- Written exercise -
Repeat the listing in full. Nothing may be added or left out.

- Stored data -
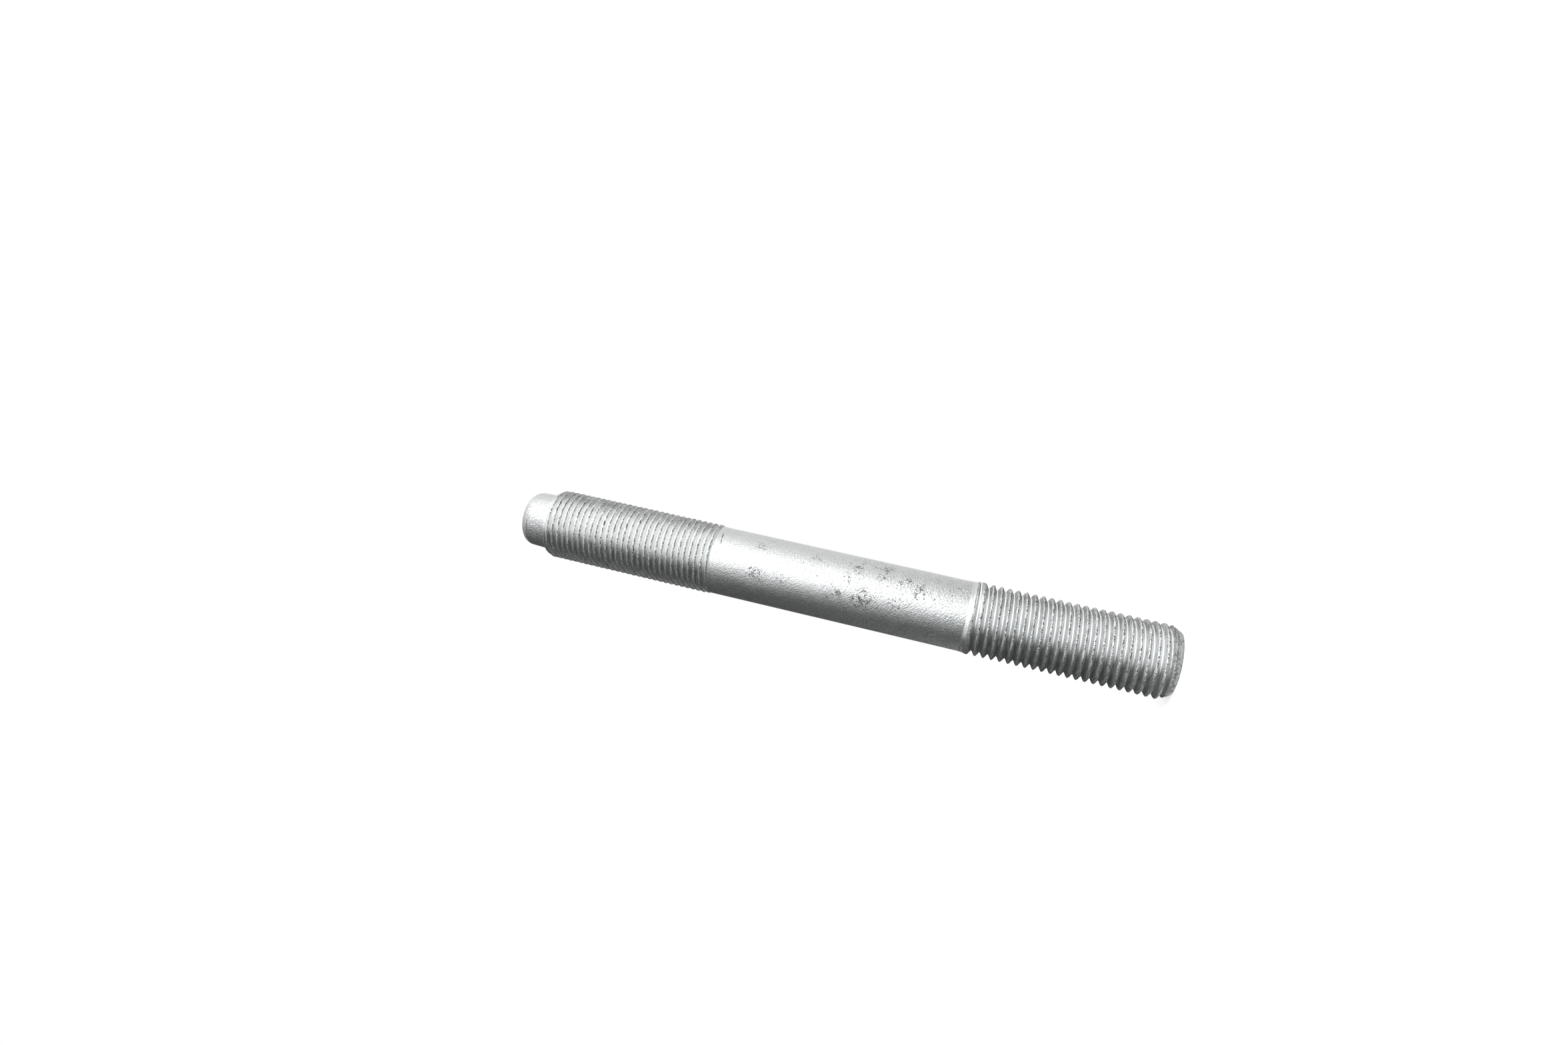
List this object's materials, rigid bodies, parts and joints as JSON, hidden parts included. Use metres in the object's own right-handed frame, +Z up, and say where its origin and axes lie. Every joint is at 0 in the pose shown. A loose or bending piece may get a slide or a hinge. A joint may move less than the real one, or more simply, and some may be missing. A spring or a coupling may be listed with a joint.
{
  "type": "wheel stud",
  "caption": "Round steel wheel stud with a coarser hub thread, a plain shank, a finer nut thread and a pilot nose.",
  "frame": {"origin": "centre of the flat end face of the hub thread, on the surface that the stud stands on", "axes": "+Z up the stud's axis, from the hub thread to the pilot nose"},
  "size_m": [0.018, 0.018, 0.166],
  "materials": {
    "zinc_steel": "satin silver-grey zinc coat, slightly grainy, with small dark pits and scratches"
  },
  "bodies": {
    "root": {"stud": "zinc_steel"}
  },
  "joints": []
}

- Solution for this task -
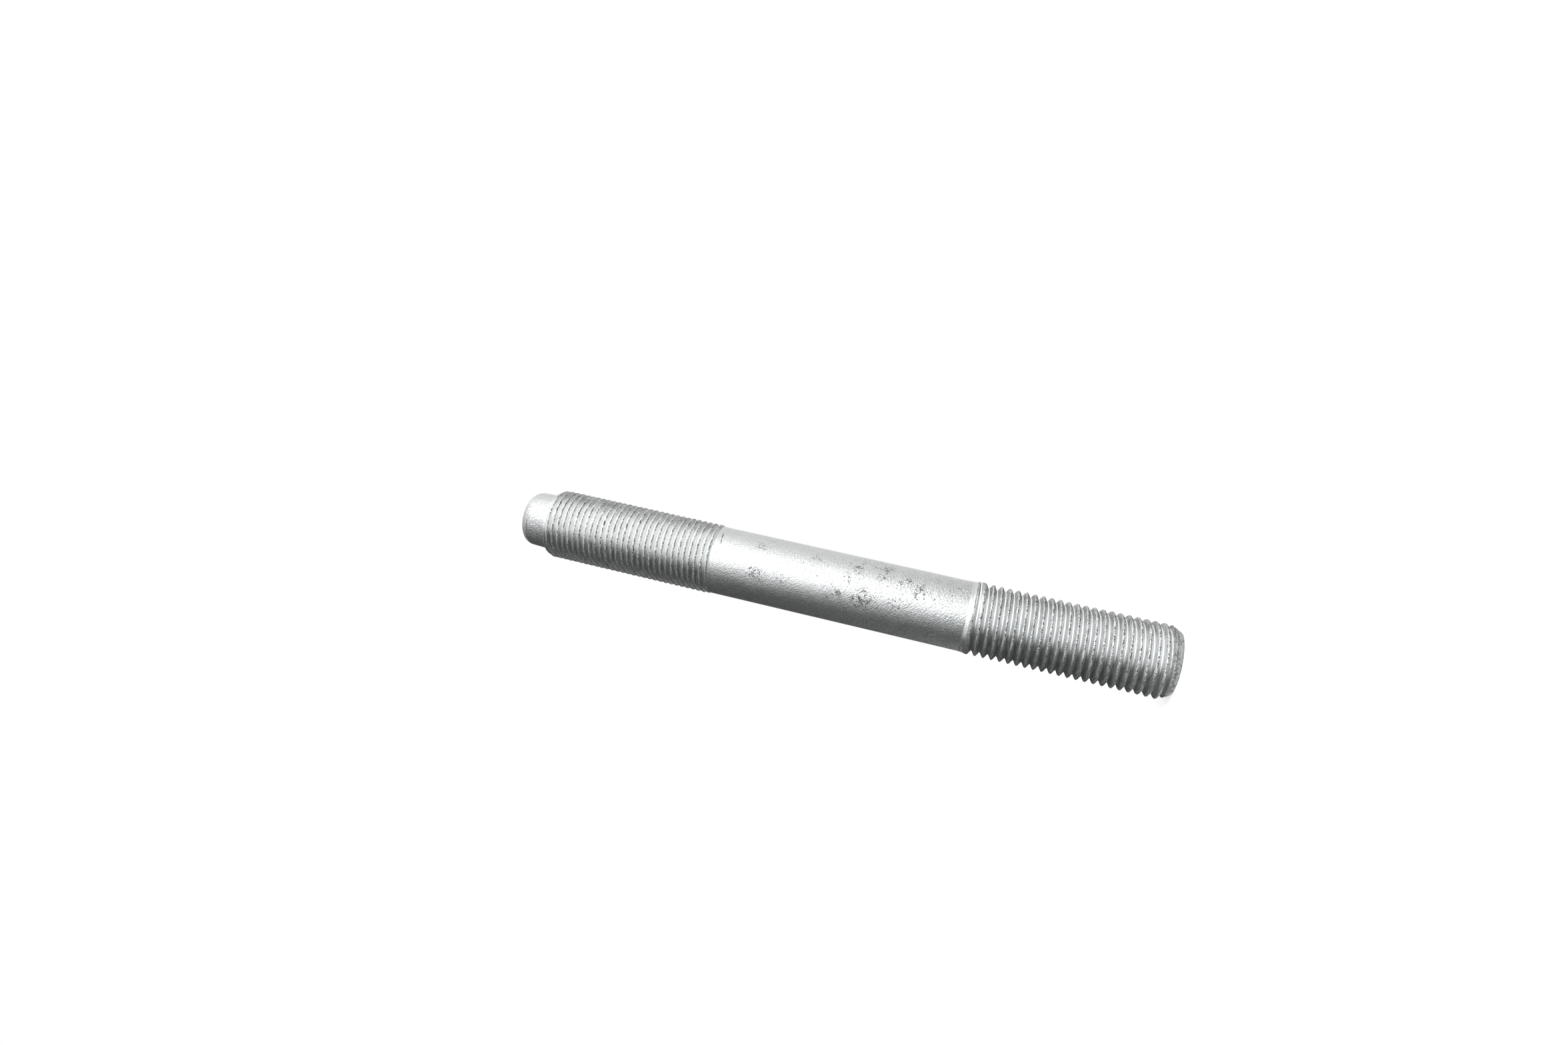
List this object's materials, rigid bodies, parts and joints as JSON, hidden parts included. Use metres in the object's own right-handed frame, +Z up, and say where its origin and axes lie. Every joint is at 0 in the pose shown. A loose or bending piece may get a slide or a hinge. A joint may move less than the real one, or more simply, and some may be missing. A spring or a coupling may be listed with a joint.
{
  "type": "wheel stud",
  "caption": "Round steel wheel stud with a coarser hub thread, a plain shank, a finer nut thread and a pilot nose.",
  "frame": {"origin": "centre of the flat end face of the hub thread, on the surface that the stud stands on", "axes": "+Z up the stud's axis, from the hub thread to the pilot nose"},
  "size_m": [0.018, 0.018, 0.166],
  "materials": {
    "zinc_steel": "satin silver-grey zinc coat, slightly grainy, with small dark pits and scratches"
  },
  "bodies": {
    "root": {"stud": "zinc_steel"}
  },
  "joints": []
}